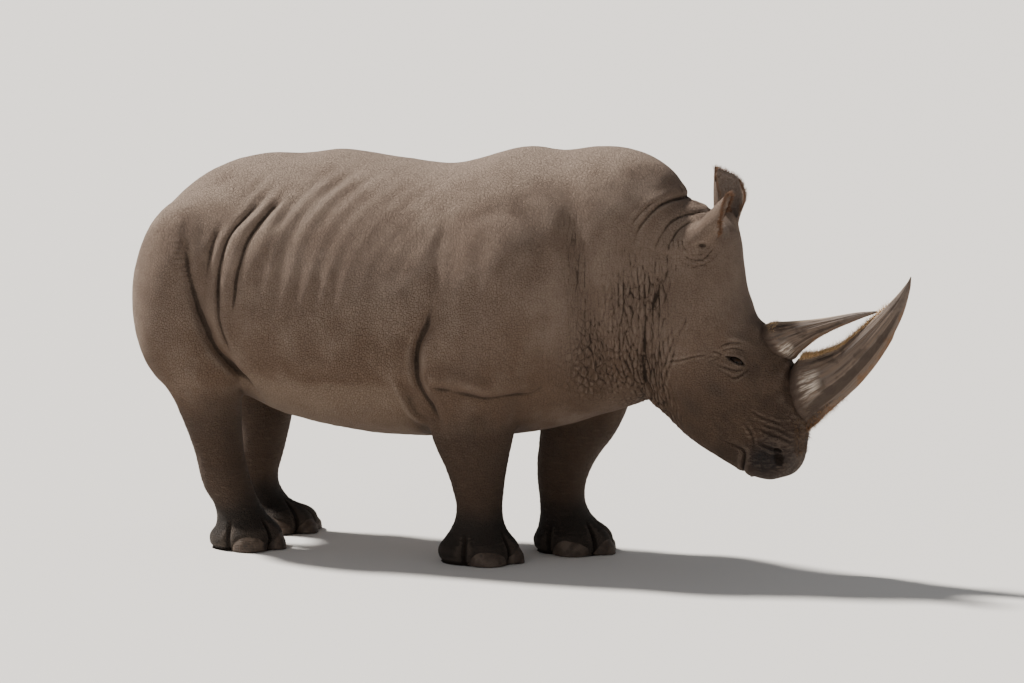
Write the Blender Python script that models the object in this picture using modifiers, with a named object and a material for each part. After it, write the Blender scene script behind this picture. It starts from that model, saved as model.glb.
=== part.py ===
"""A life-size adult white rhinoceros, standing square with its head lowered.

Run it with:  blender --background --python part.py

X runs from the tail to the nose, Y to the animal's left and Z up, in metres, with the soles on Z = 0.
The flesh is one closed body: lofts for the trunk, head and legs are joined by a voxel remesh and
relaxed. Horns, ears, eyes, tail and toenails are pieces of their own, seated in pockets of that body.
Planes then part the body into the pieces that a person would name, with a thin gap between them.
"""

from collections import namedtuple
from math import cos, pi, radians, sin

import bmesh
import bpy
import numpy as np
from mathutils import Matrix, Vector

# Clearance between pieces that touch.
GAP = 0.0003
HALF_GAP = GAP / 2

HIDE_COLOUR = (0.235, 0.190, 0.160)
FOOT_COLOUR = (0.120, 0.090, 0.072)
HORN_COLOUR = (0.330, 0.265, 0.210)
NAIL_COLOUR = (0.170, 0.125, 0.095)
EYE_COLOUR = (0.015, 0.010, 0.008)

# A station is a closed section between two points of the middle plane (x, z). half_width is its
# greatest half width, widest moves that level towards the top (+) or the low end (-), and square is
# the exponent of the outline, where 2 is an ellipse and more is boxier.
Station = namedtuple("Station", "top low half_width widest square")

TRUNK = [
    Station((-1.640, 1.225), (-1.645, 0.980), 0.225, 0.00, 2.2),
    Station((-1.555, 1.388), (-1.580, 0.840), 0.330, 0.00, 2.2),
    Station((-1.365, 1.572), (-1.430, 0.700), 0.390, -0.05, 2.2),
    Station((-1.130, 1.652), (-1.200, 0.630), 0.415, -0.12, 2.1),
    Station((-0.830, 1.668), (-0.930, 0.540), 0.450, -0.18, 2.1),
    Station((-0.530, 1.658), (-0.580, 0.495), 0.475, -0.22, 2.1),
    Station((-0.260, 1.640), (-0.280, 0.495), 0.465, -0.22, 2.1),
    Station((0.040, 1.715), (0.020, 0.515), 0.420, -0.18, 2.1),
    Station((0.250, 1.712), (0.240, 0.560), 0.375, -0.16, 2.1),
    Station((0.430, 1.728), (0.400, 0.615), 0.325, -0.15, 2.1),
    Station((0.570, 1.704), (0.510, 0.650), 0.292, -0.12, 2.1),
    Station((0.698, 1.638), (0.590, 0.680), 0.260, -0.10, 2.1),
    Station((0.762, 1.540), (0.640, 0.710), 0.236, -0.06, 2.2),
    Station((0.800, 1.480), (0.680, 0.740), 0.200, -0.06, 2.2),
]
RUMP_DOME = 0.040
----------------
Do this » Restate the first line and every line after it, word for word, stopping once the line with "--background --python part.py" is done.

Task result »
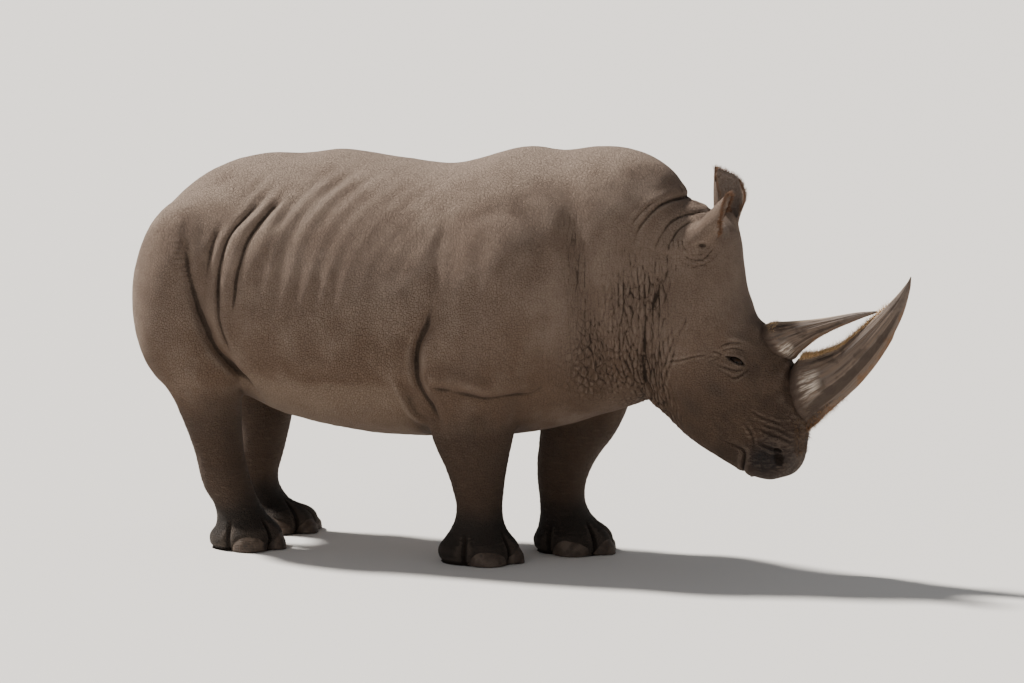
Write the Blender Python script that models the object in this picture using modifiers, with a named object and a material for each part. After it, write the Blender scene script behind this picture. It starts from that model, saved as model.glb.
=== part.py ===
"""A life-size adult white rhinoceros, standing square with its head lowered.

Run it with:  blender --background --python part.py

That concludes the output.